— start —
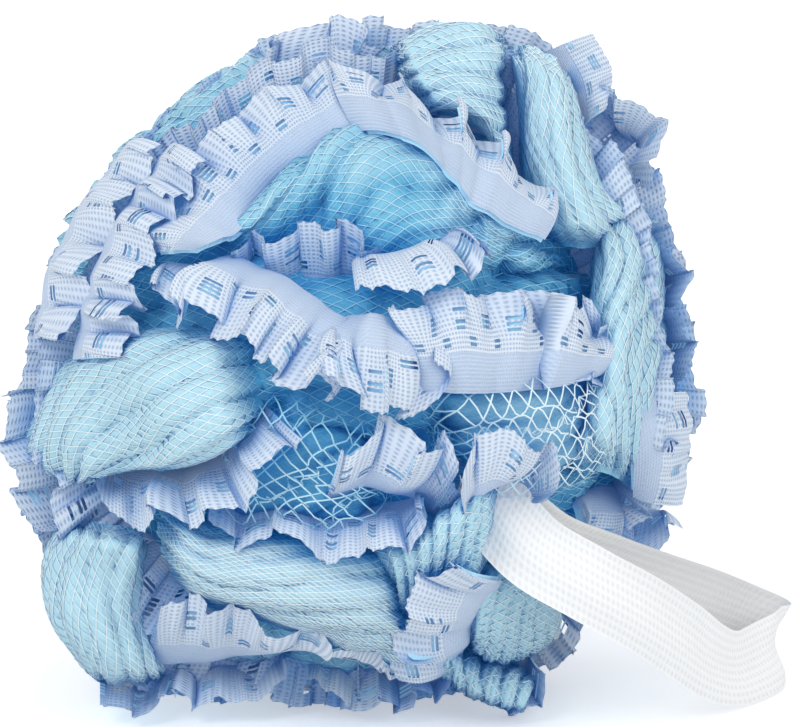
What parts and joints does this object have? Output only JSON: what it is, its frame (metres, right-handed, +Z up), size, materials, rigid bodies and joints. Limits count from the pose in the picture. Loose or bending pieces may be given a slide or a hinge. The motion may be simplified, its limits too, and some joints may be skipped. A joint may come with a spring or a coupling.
{
  "type": "mesh bath pouf",
  "caption": "Round bath pouf of ruffled netting with lace-trimmed edges, gathered round a cord tie, with a flat ribbon hanging loop.",
  "frame": {"origin": "on the floor, at the middle of the flattened frill edge that the pouf rests on", "axes": "+Z up, +X towards the side where the hanging loop lies, -Y towards the front"},
  "size_m": [0.1574, 0.1347, 0.1341],
  "materials": {
    "aqua_netting": "knitted plastic netting, soft sheen",
    "lilac_lace": "matt woven lace trim",
    "white_ribbon": "flat woven ribbon and cord"
  },
  "bodies": {
    "root": {"front_netting": "aqua_netting", "front_billow": "aqua_netting", "front_middle_fold": "aqua_netting", "back_netting": "aqua_netting", "front_lace_trim": "lilac_lace", "back_lace_trim": "lilac_lace", "centre_tie": "white_ribbon", "hanging_loop": "white_ribbon"}
  },
  "joints": []
}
— end —
-- DIRECTIONS FOR THIS TASK --
Repeat the data precisely, line by line.

-- ANSWER TO THE TASK --
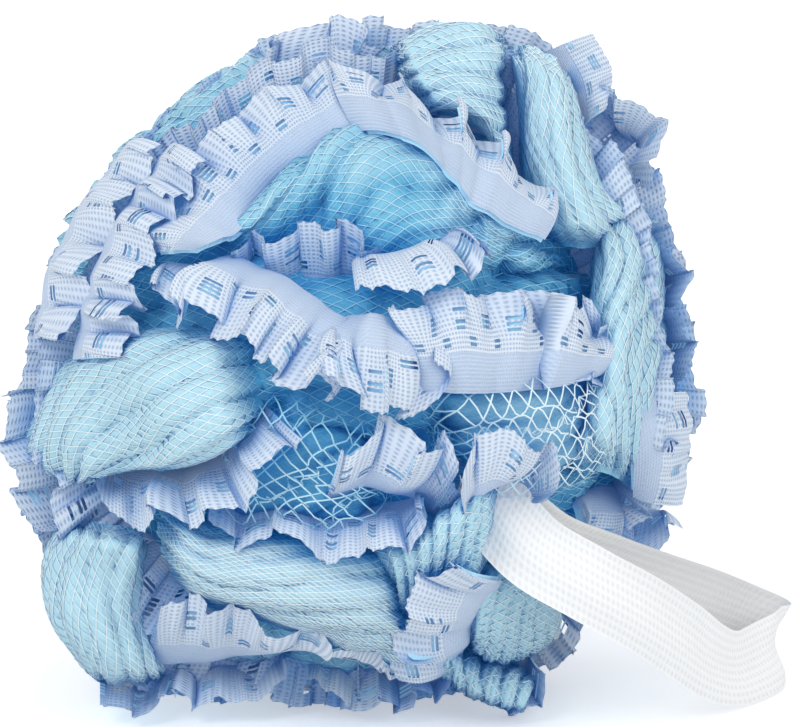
What parts and joints does this object have? Output only JSON: what it is, its frame (metres, right-handed, +Z up), size, materials, rigid bodies and joints. Limits count from the pose in the picture. Loose or bending pieces may be given a slide or a hinge. The motion may be simplified, its limits too, and some joints may be skipped. A joint may come with a spring or a coupling.
{
  "type": "mesh bath pouf",
  "caption": "Round bath pouf of ruffled netting with lace-trimmed edges, gathered round a cord tie, with a flat ribbon hanging loop.",
  "frame": {"origin": "on the floor, at the middle of the flattened frill edge that the pouf rests on", "axes": "+Z up, +X towards the side where the hanging loop lies, -Y towards the front"},
  "size_m": [0.1574, 0.1347, 0.1341],
  "materials": {
    "aqua_netting": "knitted plastic netting, soft sheen",
    "lilac_lace": "matt woven lace trim",
    "white_ribbon": "flat woven ribbon and cord"
  },
  "bodies": {
    "root": {"front_netting": "aqua_netting", "front_billow": "aqua_netting", "front_middle_fold": "aqua_netting", "back_netting": "aqua_netting", "front_lace_trim": "lilac_lace", "back_lace_trim": "lilac_lace", "centre_tie": "white_ribbon", "hanging_loop": "white_ribbon"}
  },
  "joints": []
}